Regarding the deification of the dead Elvis, she observes:

The apotheosis of Elvis demands . . . perfection because his death confirmed the tragic frailty, the violence, the intellectual poverty, the extravagance of emotion, the loneliness, the suffering, the sense of loss. Almost everything about his death, including the enterprising cousin who sold the casket pictures to National Enquirer, dismays, but nothing can detract from Elvis himself.... Greil Marcus wrote in his book Mystery Train: Images of America in Rock 'n' Roll Music that Elvis created a beautiful illusion, a fantasy that shut nothing out. The opposite was true. The fascination was the reality always showing through the illusion--the illusion of wealth and the psyche of poverty; the illusion of success and the pinch of ridicule; the illusion of invincibility and the tragedy of frailty; the illusion of complete control and the reality of inner chaos.... Elvis had all the freedom the world can offer and could escape nothing. (103)

Her final, acute insight is painfully true: by saying that Elvis could escape nothing, she means escape the Southern mythology, both what he inherited as a Southerner by birth, and what someone from the South is perceived to be by non-Southerners.
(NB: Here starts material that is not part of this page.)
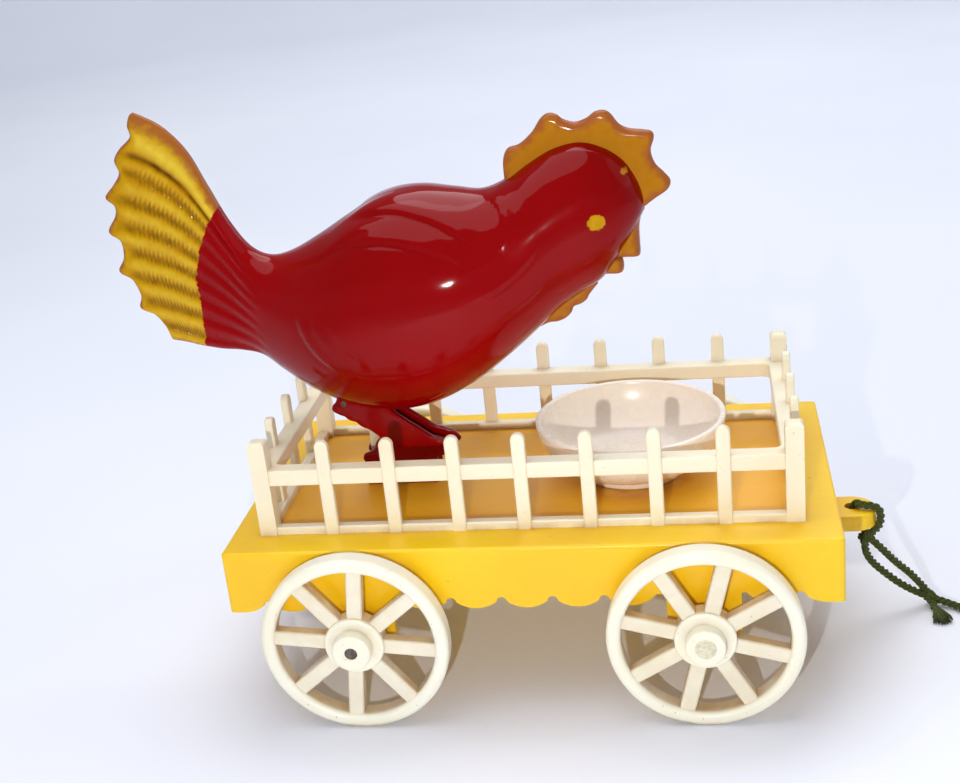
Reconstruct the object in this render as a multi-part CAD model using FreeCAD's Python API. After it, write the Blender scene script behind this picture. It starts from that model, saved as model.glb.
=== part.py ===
import FreeCAD, Part
import math
import os

# A pull-along toy: a hollow plastic rooster that pecks at a bowl as its four-wheeled cart rolls.
# +X points to the hitch end, +Z up, millimetres. Everything is laid out about the middle of the
# deck, standing on z = 0, and shifted along X at the end so that the toy's box is centred.

V = FreeCAD.Vector

# deck
DECK_LENGTH = 153.2
DECK_WIDTH = 86.8
DECK_TOP = 46.0
DECK_PLATE = 2.0
SKIRT_WALL = 1.8
SKIRT_BOTTOM = 29.3
SCALLOP_RISE = 3.0
SCALLOP_PITCH = 12.7
VALLEY_RADIUS = 1.3
EDGE_ROUND = 0.8
EAR_HALF = 9.0
OUTER_LOBE_FROM = 53.3
OUTER_LOBE_TO = 66.1

# hitch tab
TAB_BOTTOM = 28.8
TAB_TOP = 33.1
TAB_HALF = 6.35
TAB_CENTRE_X = 82.35
TAB_HOLE = 1.9

# wheels and axles
WHEEL_RADIUS = 23.8
AXLE_X = 43.1
AXLE_RADIUS = 1.6
AXLE_BORE = 1.67
WHEEL_FACE = 51.85
RIM_WIDTH = 6.0
RIM_INNER = 20.2
HUB_RADIUS = 5.2
FLANGE_RADIUS = 7.5
BOSS_RADIUS = 4.8
BOSS_PROUD = 3.3
SPOKES = 8
SPOKE_WIDTH = 4.0
FRONT_SPOKE_TURN = 14.5
REAR_SPOKE_TURN = 6.0
CRANK_THROW = 1.35

# fence
FENCE_HALF_LENGTH = 68.3
FENCE_HALF_WIDTH = 33.9
FENCE_HEIGHT = 25.6
FENCE_SHIFT = -0.2
PICKET = 3.5
PICKET_DEPTH = 2.2
POST = 4.4
PICKET_ROUND = 0.55
PICKET_PITCH = 16.45
END_PICKET_PITCH = 16.0
RAIL_SET_IN = 0.5
RAIL_CORNER = 2.0
TOP_RAIL = (13.6, 17.8, 4.6)
BOTTOM_RAIL = (0.0, 2.1, 2.6)
PEG_RADIUS = 1.2

# bowl
BOWL_X = 25.5
BOWL_RADIUS = 25.0
BOWL_RIM = 61.6
BOWL_FOOT = 13.6
BOWL_WALL = 1.5

# rooster pivot and drive
PIVOT = (-50.2, 69.8)
LINK = (-AXLE_X, 69.8)
PIN_RADIUS = 0.8
LEG_INNER = 2.4
LEG_OUTER = 4.5
WEB_INNER = 1.2
WEB_OUTER = 2.1
ROD_HALF_THICK = 0.9
ROD_HALF = 2.0
SHELL_WALL = 1.5
BELLY_SLOT_HALF = 5.2
BELLY_SLOT = (-58.0, -13.0)
TAIL_HALF = 3.0
COMB_HALF = 1.7
BEAK_HALF = 3.0

# body stations: x, lowest z, highest z, half width
STATIONS = (
    (-74.0, 86.0, 110.0, 5.0),
    (-64.0, 78.2, 110.6, 10.5),
    (-56.0, 73.1, 113.4, 15.0),
    (-48.0, 69.3, 117.4, 18.6),
    (-40.0, 67.1, 121.9, 20.8),
    (-32.0, 67.3, 126.0, 21.8),
    (-24.0, 69.2, 127.1, 22.0),
    (-16.0, 73.0, 125.8, 21.0),
    (-8.0, 78.6, 124.8, 19.0),
    (0.0, 85.4, 127.4, 16.6),
    (8.0, 91.2, 132.4, 14.8),
    (16.0, 96.8, 134.6, 13.4),
    (24.0, 101.8, 132.4, 11.2),
    (30.0, 108.2, 127.6, 8.0),
    (33.6, 114.6, 123.0, 4.0),
)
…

The contempt for his Southern cracker origins may have been why he was never allowed to be the great actor he could have been. Even Jimmy Carter as president couldn’t escape the stigma of being from the South: the mass media was brutal on him, his brother Billy, and even his daughter Amy.

It is widely accepted as fact that over the years many people have claimed to have been at Woodstock although they actually were not, as if being there is a badge of honor, symbolic cultural capital like having received a wartime medal of valor. One wonders whether Woodstock would still have its aura had it been held in Mississippi or Alabama. I suspect not, for “Woodstock” has had the fortune of being attached to no place (it wasn’t actually in Woodstock, it was on a farm), while in contrast, Elvis has never escaped the widespread stigma of being from the South.